The germination rate is around 50%, amazing for parsnips, and because you plant out plants, not sow seeds, there's no thinning needed.

Gardeners' World don't plant into cardboard tubes, rather plant straight into the ground. We find the tubes useful, indeed I recommend it.

Saturday, 3 March 2012

We're ready

The plot has been dug over. The remaining spring cabbages are under a couple of frames to keep the pigeons off them. Most of the soil has had blood fish and bone scattered over it. Substantial rain is forecast for tomorrow which should wash it into the ground. I deliberately left the parts of the plot where parsnips and carrots are due to be planted as they don't want extra nutrients. I didn't have enough blood fish and bone to cover the whole area at the level I wanted so I left out the area for leeks as it will be a long time before they are ready to go out. I cleaned out the greenhouse which was mostly removing the papers from drying onions there. There were some canes and stakes stored there too for the winter and the water tap which I left disconnected to protect it from frost.

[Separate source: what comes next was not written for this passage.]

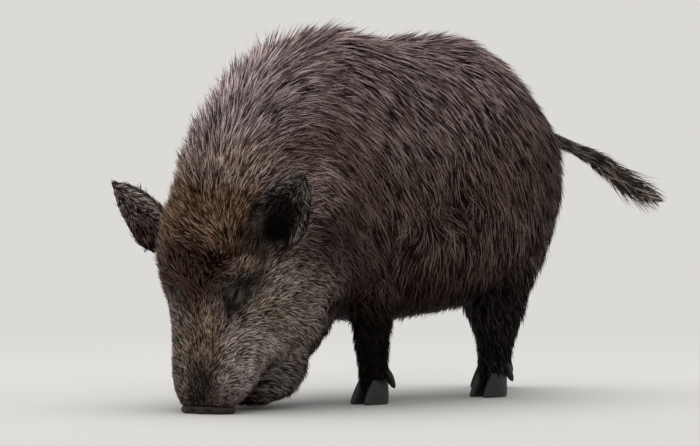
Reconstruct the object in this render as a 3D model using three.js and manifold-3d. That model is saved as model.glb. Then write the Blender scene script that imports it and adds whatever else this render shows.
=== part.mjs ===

I'll probably reconnect that in late spring which things start to go out and need water.

The garlic is not doing well. Other people's plots have large, healthy-looking rows of garlic we have just one, quite small garlic plant. This has happened before and I suspect we are about to fall into the same trap, but hey-ho. Today we bought some more garlic, as well as some more blood fish and bone which I'll spread that sometime soon, preferably just before rain. The existing garlic may yet grow (it did before), so I need to find a spare corner to plant the new batch without disturbing it.

The ground is looking good at the moment. The digging went well with the dryness helping turn the crumbly soil nicely. Our local nuisances the rabbits have dug out another hole in our compost bin, which I have refilled with stones and capped with bricks. If it is uncomfortable I hope they will leave.

The good news is that the first ten of our broad beans have sprouted, so growing is really under way.